* **What is required**:
Return each line containing the string "points".
-- Begin --
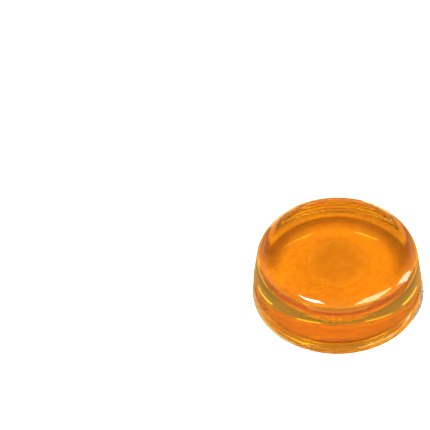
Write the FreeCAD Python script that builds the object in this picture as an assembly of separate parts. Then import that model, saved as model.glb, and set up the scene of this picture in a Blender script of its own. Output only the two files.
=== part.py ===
"""A round cake of bow rosin: a clear cast block held on a thin disc of woven cloth by a spot of glue.

Millimetres, +Z up. The origin lies on the block's axis, level with the cloth's underside, where the
cake rests.
"""
import FreeCAD, Part
import math
import os

os.makedirs("parts", exist_ok=True)

# Driving dimensions
CAKE_DIAMETER = 47.4       # across the thin skirt of rosin around the foot
BODY_DIAMETER = 46.9       # the body's widest, just above its rounded foot
CAKE_HEIGHT = 17.3         # underside of the cloth to the crown of the top
WALL_DRAFT = 7.3           # degrees the wall leans in, so that the cake leaves its mould
SHOULDER_RADIUS = 4.3      # rounding between wall and top
FOOT_RADIUS = 4.4          # rounding between wall and skirt
TOP_CROWN = 0.3            # rise of the top from its edge to its centre
SKIRT_WIDTH = 1.95         # how far the skirt reaches in under the rounded foot
SKIRT_EDGE = 0.15          # height of the skirt's outer edge
SKIRT_HOLLOW = 0.12        # how far the skirt's slope sags below a straight line
CLOTH_DIAMETER = 46.0
CLOTH_THICKNESS = 0.4
CLOTH_OFFSET = 0.4         # the cloth is stuck on slightly off centre, towards +X
GLUE_DIAMETER = 17.0
GLUE_THICKNESS = 0.1
GLUE_OFFSET = 3.0          # the spot of glue lies off centre too, towards +Y

# Levels and radii worked out from them
glue_bottom = CLOTH_THICKNESS
rosin_bottom = CLOTH_THICKNESS + GLUE_THICKNESS
top_edge_level = CAKE_HEIGHT - TOP_CROWN
skirt_radius = CAKE_DIAMETER / 2
body_radius = BODY_DIAMETER / 2
draft = math.radians(WALL_DRAFT)


def disc(diameter, thickness, centre):
    """A flat round sheet, placed by the centre of its lower face."""
    return Part.makeCylinder(diameter / 2, thickness, centre)


def profile_point(radius, level):
    """A point of the half section that is turned about the axis."""
    return FreeCAD.Vector(radius, 0, level)


def foot_point(turn):
    """A point of the rounded foot; turn is 0 at the widest radius and negative below it."""
    return profile_point(
        body_radius - FOOT_RADIUS + FOOT_RADIUS * math.cos(turn),
        rosin_bottom + FOOT_RADIUS + FOOT_RADIUS * math.sin(turn),
    )


def circle_edges(solid, radius, level):
    """The solid's round edges of this radius at this level."""
    found = []
    for edge in solid.Edges:
        box = edge.BoundBox
        same_radius = abs(box.XLength / 2 - radius) < 1e-3
        same_level = abs(box.ZMin - level) < 1e-3 and abs(box.ZMax - level) < 1e-3
        if same_radius and same_level:
            found.append(edge)
    return found


def rosin_block():
    """The casting: a skirt run out over the cloth, a rounded foot, a drafted wall and a crowned top."""
    skirt_bottom = profile_point(skirt_radius, rosin_bottom)
    skirt_top = profile_point(skirt_radius, rosin_bottom + SKIRT_EDGE)

    # The skirt slopes up and in until it meets the rounded foot.
    reach = skirt_radius - SKIRT_WIDTH - (body_radius - FOOT_RADIUS)
    meeting_turn = -math.acos(reach / FOOT_RADIUS)
    meeting = foot_point(meeting_turn)
    skirt_middle = (skirt_top + meeting) * 0.5 - FreeCAD.Vector(0, 0, SKIRT_HOLLOW)

    # The foot runs smoothly into the wall, which leans in by the draft.
    foot_middle = foot_point((meeting_turn + draft) / 2)
    wall_bottom = foot_point(draft)
    top_corner = wall_bottom.x - (top_edge_level - wall_bottom.z) * math.tan(draft)
    rim = profile_point(top_corner, top_edge_level)

    # The crown is a shallow arc, so its height at half the radius is close to three quarters.
    half_way = profile_point(top_corner / 2, top_edge_level + 0.75 * TOP_CROWN)
    crown = profile_point(0, CAKE_HEIGHT)
    base_centre = profile_point(0, rosin_bottom)

    outline = Part.Wire([
        Part.LineSegment(base_centre, skirt_bottom).toShape(),
        Part.LineSegment(skirt_bottom, skirt_top).toShape(),
        Part.Arc(skirt_top, skirt_middle, meeting).toShape(),
        Part.Arc(meeting, foot_middle, wall_bottom).toShape(),
        Part.LineSegment(wall_bottom, rim).toShape(),
        Part.Arc(rim, half_way, crown).toShape(),
        Part.LineSegment(crown, base_centre).toShape(),
    ])
    casting = Part.Face(outline).revolve(FreeCAD.Vector(0, 0, 0), FreeCAD.Vector(0, 0, 1), 360)
    return casting.makeFillet(SHOULDER_RADIUS, circle_edges(casting, top_corner, top_edge_level))


def adhesive_film():
    """The spot of glue between the cloth and the rosin; around it they are a hair's breadth apart."""
    return disc(GLUE_DIAMETER, GLUE_THICKNESS, FreeCAD.Vector(0, GLUE_OFFSET, glue_bottom))


def backing_cloth():
    """The woven disc that the cake rests on."""
    return disc(CLOTH_DIAMETER, CLOTH_THICKNESS, FreeCAD.Vector(CLOTH_OFFSET, 0, 0))


pieces = {
    "rosin_block": rosin_block(),
    "adhesive_film": adhesive_film(),
    "backing_cloth": backing_cloth(),
}
for name, shape in pieces.items():
    shape.exportStep(f"parts/{name}.step")
    box = shape.optimalBoundingBox()
    print(f"{name}: {len(shape.Solids)} solid, valid {shape.isValid()}, "
          f"{shape.Volume / 1000:.3f} cm3, z {box.ZMin:.2f} to {box.ZMax:.2f}, "
          f"diameter {box.XLength:.2f}")
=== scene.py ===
"""The looks of a round cake of clear amber rosin on a woven backing."""
import math
import random

import bpy
from mathutils import Matrix, Vector, noise


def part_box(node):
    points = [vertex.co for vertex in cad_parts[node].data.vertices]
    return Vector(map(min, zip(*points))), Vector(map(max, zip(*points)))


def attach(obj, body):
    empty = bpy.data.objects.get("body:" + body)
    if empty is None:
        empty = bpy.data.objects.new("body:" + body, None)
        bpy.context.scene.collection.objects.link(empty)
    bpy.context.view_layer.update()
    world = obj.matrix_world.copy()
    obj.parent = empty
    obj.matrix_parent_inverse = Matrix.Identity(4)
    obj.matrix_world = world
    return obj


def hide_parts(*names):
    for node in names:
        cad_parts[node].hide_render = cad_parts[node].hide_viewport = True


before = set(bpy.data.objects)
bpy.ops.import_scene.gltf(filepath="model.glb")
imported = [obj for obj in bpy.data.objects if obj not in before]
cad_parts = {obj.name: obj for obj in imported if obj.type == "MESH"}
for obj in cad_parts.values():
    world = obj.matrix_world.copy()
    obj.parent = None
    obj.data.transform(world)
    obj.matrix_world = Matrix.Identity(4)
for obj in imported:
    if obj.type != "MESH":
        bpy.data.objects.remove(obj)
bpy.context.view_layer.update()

MM = 0.001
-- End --
* **Output for this exercise**:
    points = [vertex.co for vertex in cad_parts[node].data.vertices]
    return Vector(map(min, zip(*points))), Vector(map(max, zip(*points)))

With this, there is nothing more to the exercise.